The same court has been roundly condemned by the world’s leading human rights organizations as being in violation of a host of international legal and ethical standards. U.S. Ambassador for Global Criminal Justice, Stephen Rapp, visited Dhaka three times since the Tribunal was created in 2010 to meet with judges and prosecutors, and to issue ten pages of recommendations for bringing the court into compliance with international law. Unfortunately, the most impactful (and arguably, most important) of his recommendations were largely ignored.
What is more disturbing though, is the apathy that the international community, foreign governments and media have shown, with a few exceptions including the commendable, if unanswered, efforts of Ambassador Rapp, toward this gross violation of human rights, and the prejudice to which the defendants and their parties have been subjected, both within and outside of Bangladesh.
Recent media accounts have irresponsibly and incorrectly compared protestors at Shahbagh Square in Dhaka to pro-democracy demonstrators in Cairo’s Tahrir Square. The Shahbagh movement began as a pro-government demonstration to demand the death penalty for a prominent political opposition leader, who had been sentenced by the Tribunal to life in prison. (The government responded by amending the Tribunal to allow for appeals of life sentences in favor of death sentences.) To compare the protestors in Shahbagh to those in Tahrir Square is, first and foremost, an offense on the pro-democracy Egyptians. Secondly, it oversimplifies the complex fabric of social and political life in Bangladesh and the protest itself. The Awami League-led government of Bangladesh would certainly have us believe that the government and its supporters at Shahbagh are in a fight for “justice” against war crimes. The reality though, like much else in Bangladesh politics, is not so simple.
Politics in Bangladesh has, for decades, been characterized by deep, bitter divisions stemming back to the 1971 War of Independence. The Tribunal, too, is a volatile mix of half-baked righteousness and thinly-veiled revenge. (Just ask Amnesty International, Human Rights Watch, the United Nations Working Group on Arbitrary Detention and others who’ve weighed in.) The protestors at Shahbagh could hardly be said to be “clamoring for a moderate politics.” It is true that they are clamoring. But they are clamoring for the decapitation of the political opposition ahead of elections to be held later this year.
To be clear, the violence that has erupted in the streets of Dhaka and elsewhere as a result of these protests is indefensible. I could not possibly be more firm on that point. However, I fear that the country is doomed to repeat history indefinitely until such a time as its allies, partners and media change the posture of apathy and acceptance that they have taken toward Bangladesh’s bitterly divided politics for far too long.
International media must report with the complexity and nuance that the situation deserves, and foreign governments, including the United States, must demand better behavior from their ally. I urge all parties – including reporters, members of Congress, State Department officials and others - in the strongest possible terms to challenge these and other commissions and omissions against law, order, democracy and human rights.
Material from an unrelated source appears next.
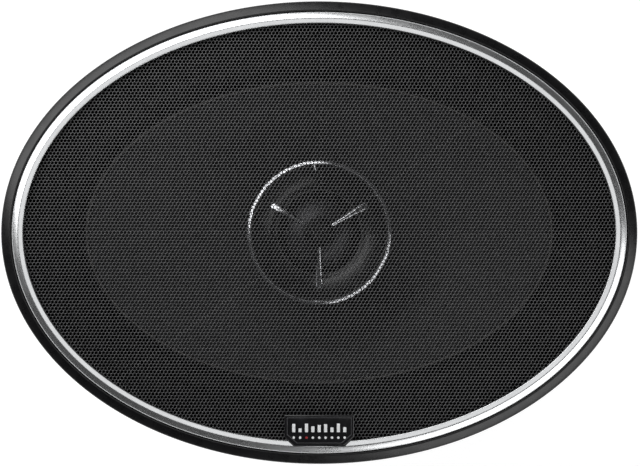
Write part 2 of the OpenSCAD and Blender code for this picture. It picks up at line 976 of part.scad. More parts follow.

To the extent that members of this group have responsibility over specific policy decisions, I would urge that conversations about trade preferences, bilateral assistance and other favorable policy treatment be contingent upon tangible, measureable judicial and internal security reforms. Only then will the Bangladesh’s cycle of persecution and revenge perhaps be replaced by good governance.
Hartley is vice chairman of Cassidy & Associates in Washington, D.C. and retained by the Bangladeshi-American brother of Mir Quasem Ali who is the owner of Diganta Media and an incarcerated Tribunal defendant.